Last week’s issue of Bloomberg’s Businessweek included an article titled Amazon’s Hitman. If you haven’t read it, you should. It is enlightening.

The gist of the article is that Amazon is gearing up to challenge the publishing world on its own turf: the signing of and creation of big-name authors who sell hundreds of thousands, if not millions, of books. And this assault worries the Big 6 publishers — Hachette, Macmillan, Simon & Schuster, Penguin, Random House, and Harper-Collins — with good reason: Amazon has more market value and disposable cash than they do combined.

The article discusses the history of the relationship between the Amazon and the publishers, along with what Businessweek thinks is Amazon’s thinking. But with all of their crying the blues, the Big 6 currently are in the driver’s seat; all they have to do is be willing to drive.

There is no reason why the Big 6 can’t offer exclusive deals to Kobo and B&N. Give them a 3-month exclusive selling period for expected ebook best-sellers and do away with the agency pricing during that period. After 3 months, make the ebooks available to everyone and reinstate agency pricing. This would boost competition and play against Amazon’s exclusivity program.

I suspect that this scenario won’t occur because the Big 6 simply do not have the spine. I don’t see any antitrust violation — if Amazon can do it each of the Big 6 can do it, too — but even if there were a possibility of antitrust violation, do it anyway and keep the program going while you hash out with the government the antitrust issues. That hashing out could take years, which would give Amazon’s competitors an opportunity to become real competitors. More importantly, it might well be an effective weapon in the crusade to keep competition in publishing alive.

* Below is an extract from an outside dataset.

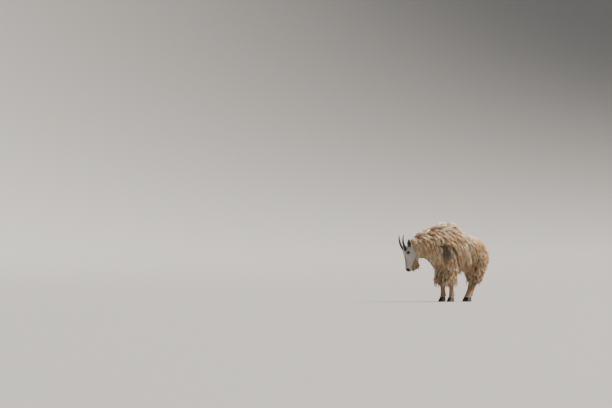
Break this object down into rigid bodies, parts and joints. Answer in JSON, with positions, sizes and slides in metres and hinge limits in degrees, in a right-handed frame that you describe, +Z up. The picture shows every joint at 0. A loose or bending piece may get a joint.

Instead of wringing their hands and acting as if there is little to nothing they can do, publishers need to creatively fight Amazon’s onslaught while they are in a position to do so. Right now Amazon has no Stephen King-level authors in its stable. Amazon still needs the resources of the Big 6 to fill out its ebookstore. Remember that it was Amazon that caved in the dispute with Macmillan and brought agency pricing to ebooks. But the day isn’t far off when the advantage will shift to Amazon and the Big 6 will be able to spend their days writing their own obituaries.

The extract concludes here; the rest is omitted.